Mudando um pouco o rumo da conversa, parece-me interessante deixar aqui as linhas mestras de algo que convido o leitor interessado a investigar. The Horn Blows at Midnight é um de vários filmes onde os instrumentos musicais (ou as canções) têm um papel fundamental, tanto de destruição como de rememoração de eventos trágicos ou ainda como símbolo de resiliência. Em Distant Drums (As Aventuras do Capitão Wyatt, 1951) são os batuques dos índios assassinos que constantemente perseguem os nossos heróis fugitivos; em A Distant Trumpet (A Carga da Brigada Azul, 1964) tem de novo a mesma corneta, mas desta vez é a dos militares que festejam com uma fanfarra a pacificação com os índios; em Jump for Glory (O Grande Alto, 1937) é o violino que acorda o protagonista do coma e antevê o seu futuro glorioso e tanto em Along the Great Divide (A Caminho da Forca, 1951) como em Strawberry Blonde (Uma Loira com Açúcar, 1941) [e o seu ‘remake musical’ One Sunday Afternoon (1933)] é uma canção que recorda o passado traumático dos (walshianos) heróis perturbados – para no final inverterem o seu significado. Parece-me que, da imensidão que é a obra do realizador, há um elemento que é raramente abordado: o poder dramatúrgico da música. Neste sentido The Horn é um caso singular, não só tem a trompeta um lugar cimeiro como a banda sonora é reveladora do empenho escapista do projecto.
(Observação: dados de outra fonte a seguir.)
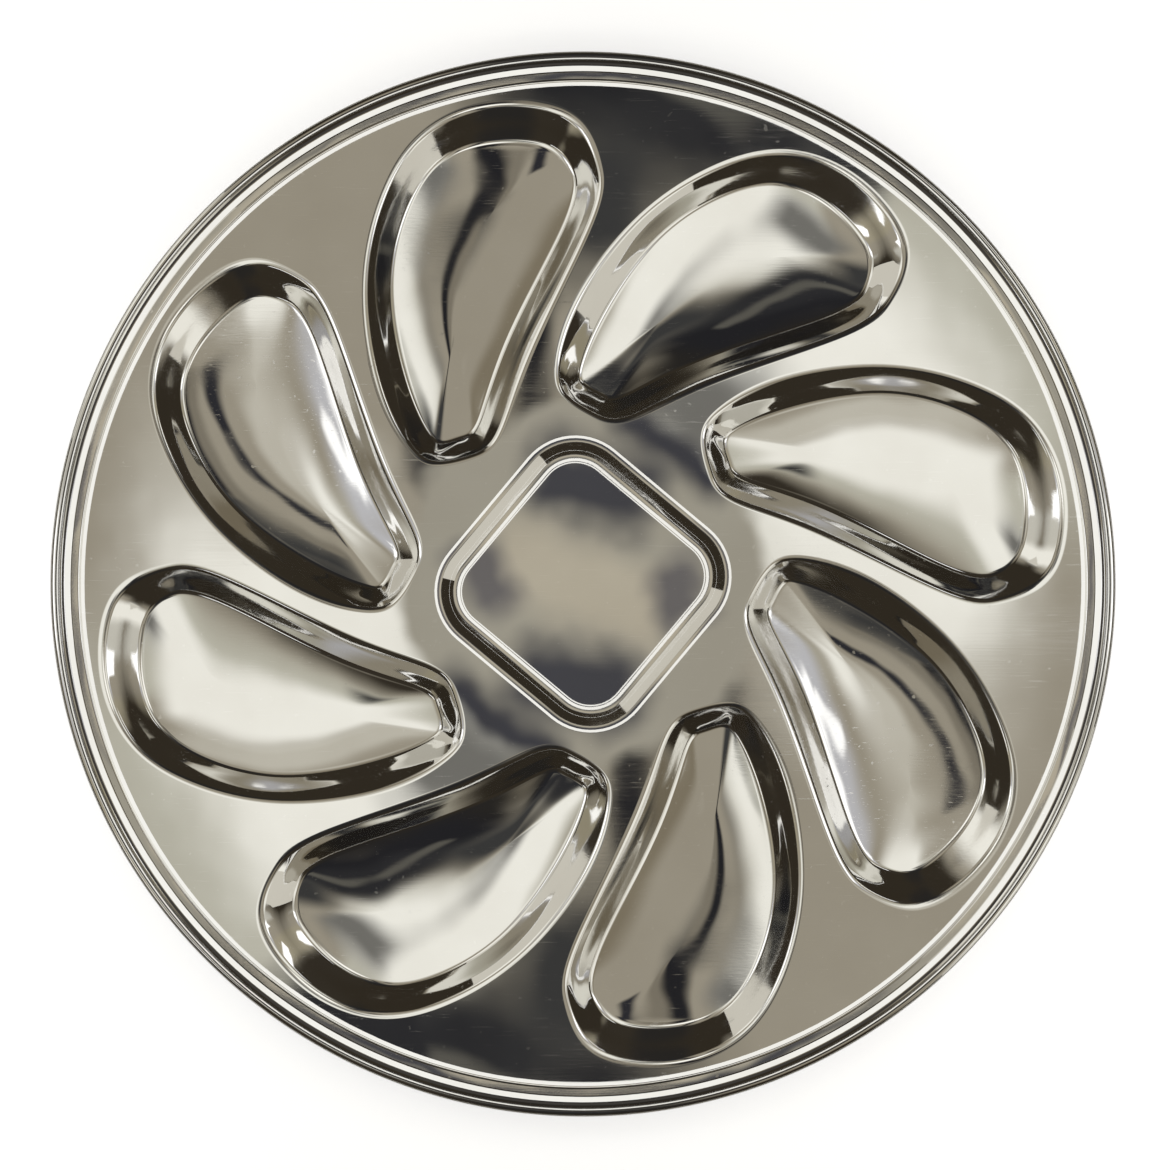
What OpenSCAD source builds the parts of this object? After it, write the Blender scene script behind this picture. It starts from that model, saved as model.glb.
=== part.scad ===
// Oyster plate: one round sheet of stainless steel, pressed in one go.
// A raised rim with a rolled edge stands round a flat flange. Eight curved
// wells with dished floors fan round a shallow square compartment with rounded
// corners in the middle. The plate rests on small flat lands under the wells.
// Origin: centre of the plate, on the table it rests on. +Z up, millimetres.

/* [Plate] */
// Diameter over the rolled edge
plate_d = 250; // [230:1:280]
// Thickness of the sheet
sheet_t = 0.7; // [0.5:0.05:0.85]

/* [Rim] */
// Width from the outside of the rolled edge to the flat flange
rim_w = 7.65; // [7:0.05:10]
// Height of the rim's ridge above the flange
rim_rise = 2.3; // [1.9:0.1:3]
// Steepness of the step from the flange up to the ridge, degrees
rim_slope = 60; // [50:1:68]
// Radius where the flange turns up into the step
rim_foot_r = 1.3; // [1:0.1:1.8]
// Radius over the ridge
rim_ridge_r = 1.1; // [0.9:0.1:1.2]
// Downward slope of the rim where it meets the rolled edge, degrees
rim_fall = 26; // [18:1:32]
// Radius of the rolled edge
hem_r = 1.05; // [0.95:0.05:1.3]

/* [Wells] */
// Number of wells
well_count = 8; // [5:1:8]
// Length of a well over its mouth
well_length = 90; // [78:0.5:92]
// Width of a well over its mouth
well_width = 49; // [40:0.1:50]
// Radius of the circle on which the wells' middles lie
well_ring_r = 79.2; // [77:0.1:82]
// Angle of the first well's middle from +X, degrees
well_start = 21.42; // [0:0.1:44]
// Lean of a well's long axis away from the radius, degrees
well_lean = 44.7; // [42:0.1:47]
// Drop from the flange to the edge of a well's floor
well_wall = 6; // [5.4:0.1:7.5]
// Further drop of the dished floor
well_dish = 2; // [1.5:0.1:3]
// Steepness of a well's wall, degrees
well_slope = 45; // [42:1:52]
// Radius over the lip of a well
well_lip_r = 2.5; // [1.6:0.1:3]
// Radius where the wall turns into the floor
well_foot_r = 2.6; // [1.6:0.1:3.2]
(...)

Embora a assinatura da mesma seja de Leo F. Forbstein o que sabemos é que a cena final do filme, em que 5 personagens estão penduradas de um arranha-céus, foi musicada por Carl W. Stalling compositor habituado às animações da Warner. Esse é um dos momentos mais hilariantes que me lembro de ter visto e mostra, sem sombra para dúvidas, que Walsh é o domador de todos os géneros e que não deixa nunca nada pela metade. Um realizador de mão cheia, literalmente.